Paris | 13 – 20 March 2024

Sotheby’s will offer the collections of the late Decorative Art and Design dealer and gallerist Yves Gastou, through his apartment located in Paris, quai Malaquais, and his family mansion situated in Biarritz. Known for his eye and his curiosity, he brilliantly and boldly matched up Art Deco to Italian glassworks and designers’ creations from the 80s.

The selling of Yves Gastou’s collections will put forward his eclectic taste. In Paris, his apartment at quai Malaquais was filled with art and design from the 20th century, which he supported in his gallery. The plastic would shine, a mural expansion made of César’s resin neighboring columns in altuglas designed by Jean-Claude Farhi, and a gueridon from Shiro Kuramata made of plexiglass. Colours shined brightly, those from Ettore Sottsass’ glassworks, the lively red of a cabinet from François Cante-Pacos, or the blue indigo culbuto armchairs from Marc Held. Regarding Philippe Hiquily, the sculptor, the friend, he is surely well positioned, with a desk, lights, candelabra, and an impressive golden brass dining table.

To Biarritz, another place, another atmosphere. Yves Gastou chose as a second residence an eccentricity built during the reign of Napoleon III, on a request from a courtesan. This crenellated-roof house has a sweet name: “Ermitage de Douce-amie”. His lair reveals a hidden face of his personality. He was fascinated with religious artifacts, an accumulation of crucifix, rosaries, medallion portraits of martyrs, adorned the walls of the living room as well as those from the library. On the mesh doors of one of the libraries, by André Arbus, hang many exvoto, reliquary frames, silver crosses. The enfilade signed by Jean-Charles Moreux gathers chalices, pricket-sticks, an enamel plaque representing San Sebastian. The owner also adored bronzes from the 19th century: many artifacts of valiant knights reminisce his childhood in Carcassonne.
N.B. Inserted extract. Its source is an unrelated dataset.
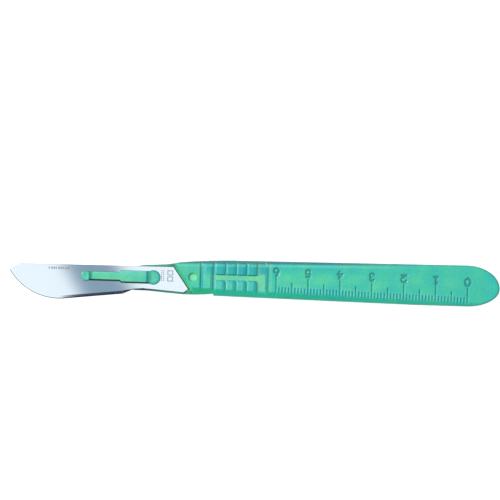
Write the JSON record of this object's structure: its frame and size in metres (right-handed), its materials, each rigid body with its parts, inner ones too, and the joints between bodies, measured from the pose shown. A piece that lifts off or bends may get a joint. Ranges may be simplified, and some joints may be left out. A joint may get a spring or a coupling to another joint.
{
  "type": "disposable scalpel",
  "caption": "Single-use scalpel: large curved steel blade staked to a slim translucent plastic handle with grip pads and an engraved centimetre ruler.",
  "frame": {"origin": "under the middle of the whole part's box, in the plane of the handle's flat back", "axes": "+X from the blade's point to the butt of the handle, +Y from the cutting edge towards the blade's spine, +Z out of the ruler face"},
  "size_m": [0.1538, 0.0142, 0.0042],
  "materials": {
    "handle_plastic": "translucent teal-green, moulded, satin gloss",
    "blade_steel": "finely ground stainless steel"
  },
  "bodies": {
    "root": {"handle": "handle_plastic", "blade": "blade_steel", "front_stake_head": "handle_plastic", "rear_stake_head": "handle_plastic"}
  },
  "joints": []
}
Amongst those warriors is a heroine: Jeanne d’Arc. Yves Gastou adored her. His interior is a cabinet of curiosity. The pebbles he picked up on the beach of Bidard pile up on a bronze chair designed by Sandro Chia, creating a sort of piece of art. What was this aesthete looking for through those diverse furniture and items from different style and era?